In the listing below, find every line containing "joints" and copy it out.

───── Input ─────

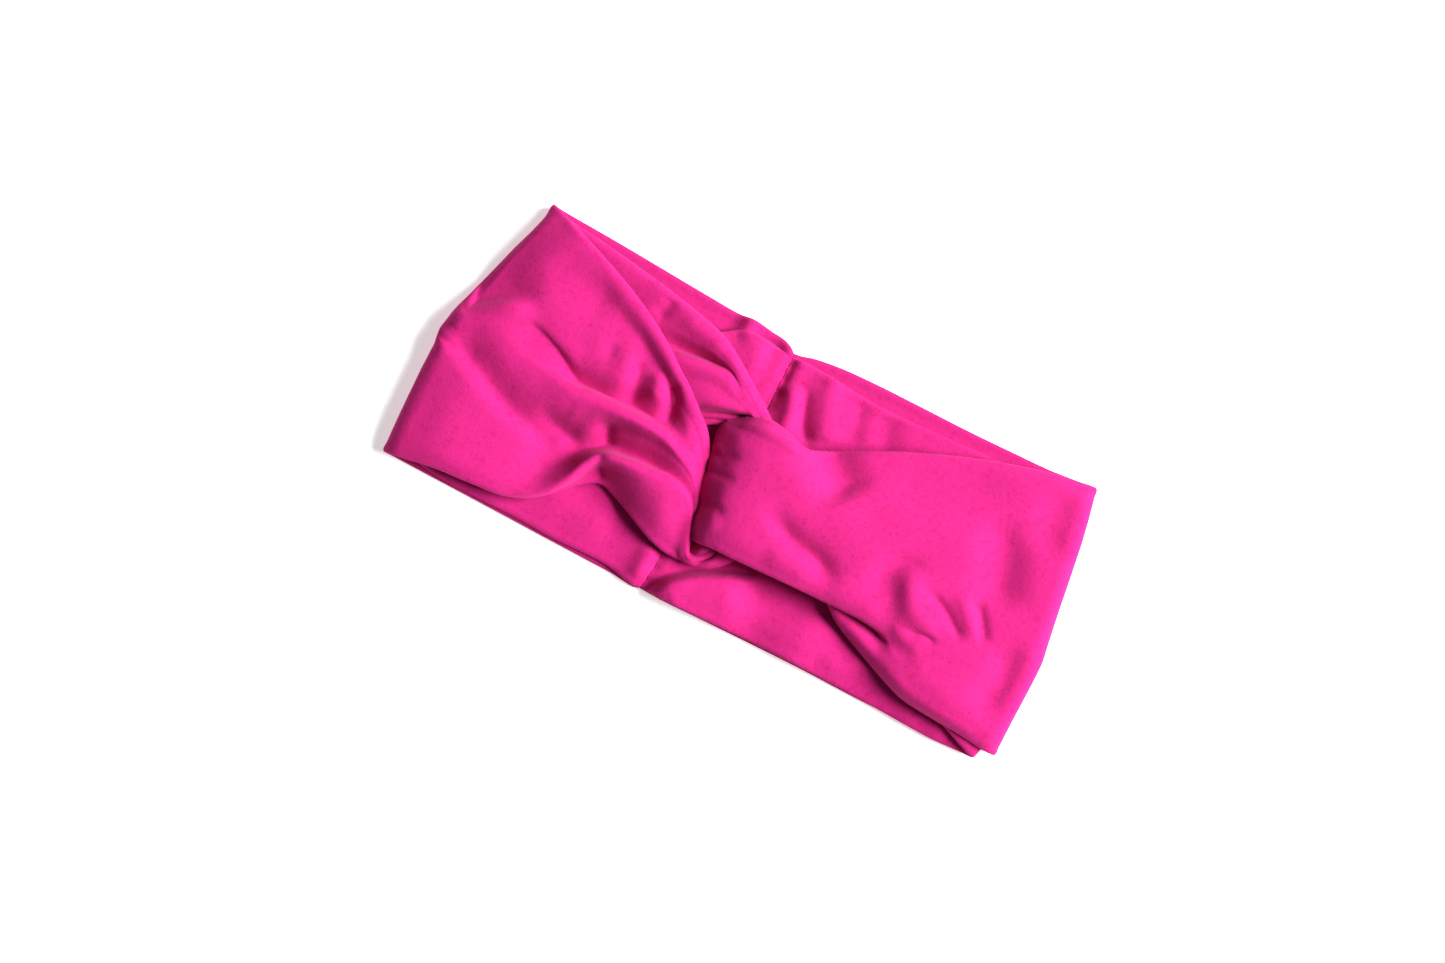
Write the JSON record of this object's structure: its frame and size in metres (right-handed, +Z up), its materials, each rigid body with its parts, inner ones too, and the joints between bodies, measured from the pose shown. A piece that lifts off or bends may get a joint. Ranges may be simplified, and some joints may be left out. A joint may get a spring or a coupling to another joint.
{
  "type": "sports headband",
  "caption": "Wide twist headband: soft knitted tubes hook round each other in a knot at the front and meet in a seam at the back; shown laid flat.",
  "frame": {"origin": "on the table under the middle of the flattened band, at the bottom centre of its box", "axes": "+X along the flattened band to the wearer's left of the knot, +Y across it to its upper edge, +Z up from the table, out of the front of the band"},
  "size_m": [0.2553, 0.113, 0.019],
  "materials": {
    "jersey": "brushed stretch jersey, soft and matt with a faint nap",
    "thread": "spun polyester sewing thread"
  },
  "bodies": {
    "root": {"left_outer_leg": "jersey", "left_inner_leg": "jersey", "left_bend": "jersey", "right_outer_leg": "jersey", "right_inner_leg": "jersey", "right_bend": "jersey", "seam_allowance": "jersey", "back_seam_stitches": "thread", "left_closing_seam": "thread", "right_closing_seam": "thread"}
  },
  "joints": []
}
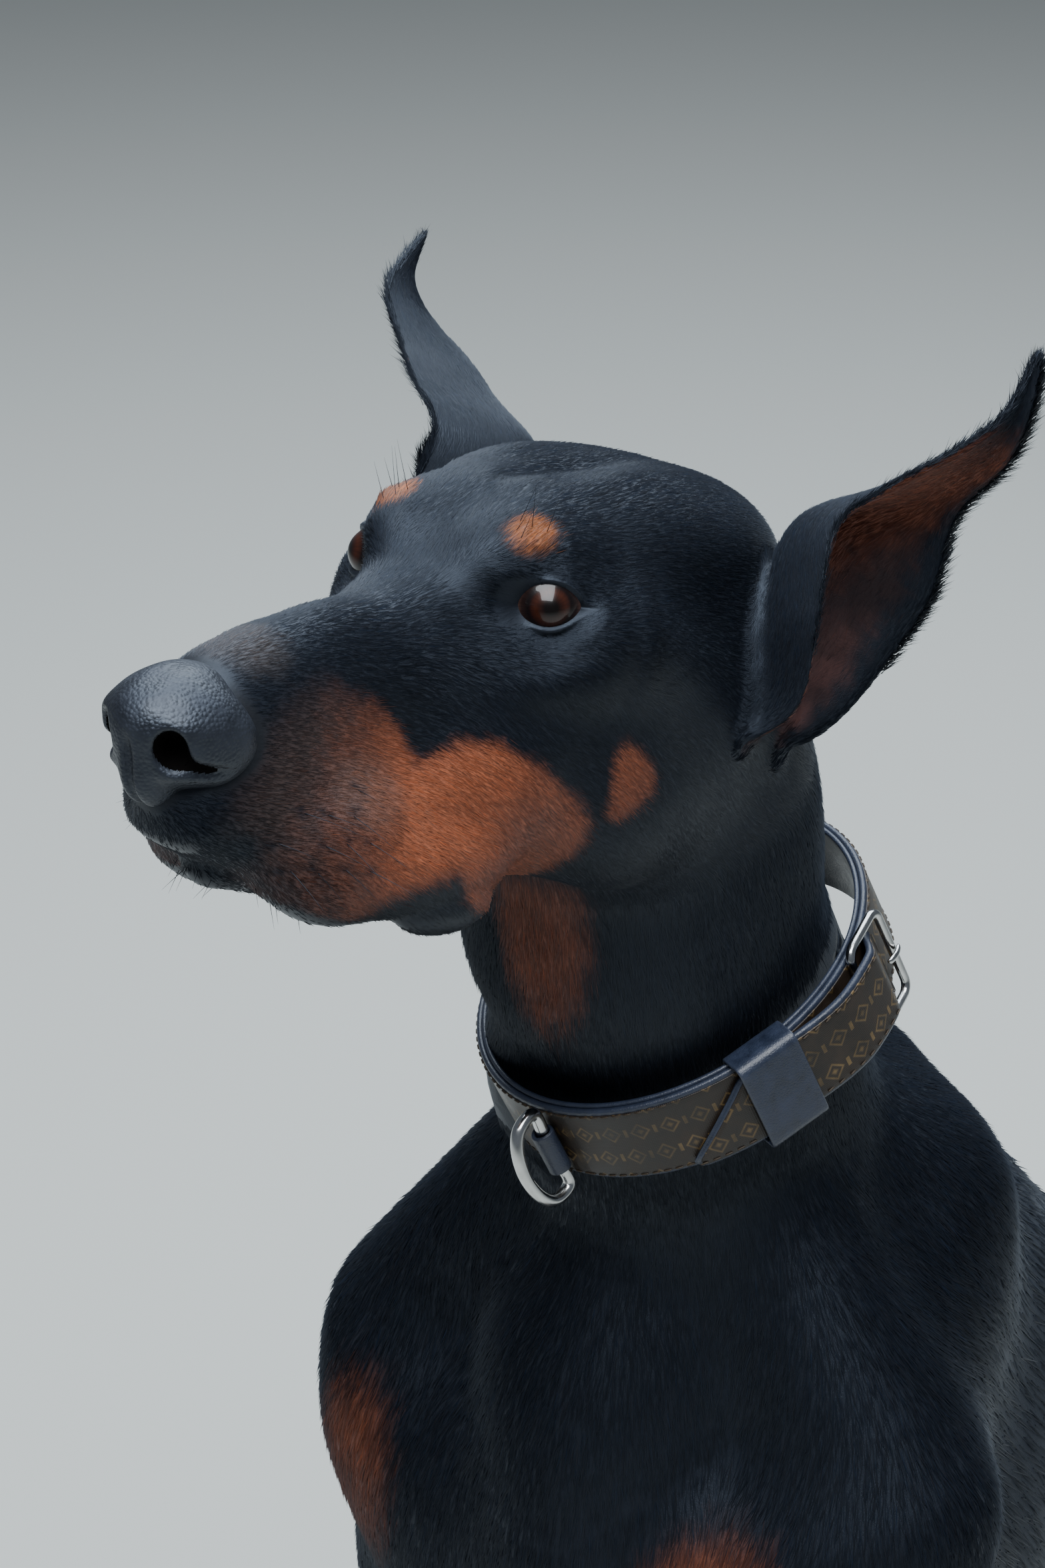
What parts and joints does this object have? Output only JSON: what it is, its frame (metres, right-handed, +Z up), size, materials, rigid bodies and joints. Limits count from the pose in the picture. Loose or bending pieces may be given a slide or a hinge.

─────

Exercise response:
Write the JSON record of this object's structure: its frame and size in metres (right-handed, +Z up), its materials, each rigid body with its parts, inner ones too, and the joints between bodies, measured from the pose shown. A piece that lifts off or bends may get a joint. Ranges may be simplified, and some joints may be left out. A joint may get a spring or a coupling to another joint.
  "joints": []
What parts and joints does this object have? Output only JSON: what it is, its frame (metres, right-handed, +Z up), size, materials, rigid bodies and joints. Limits count from the pose in the picture. Loose or bending pieces may be given a slide or a hinge.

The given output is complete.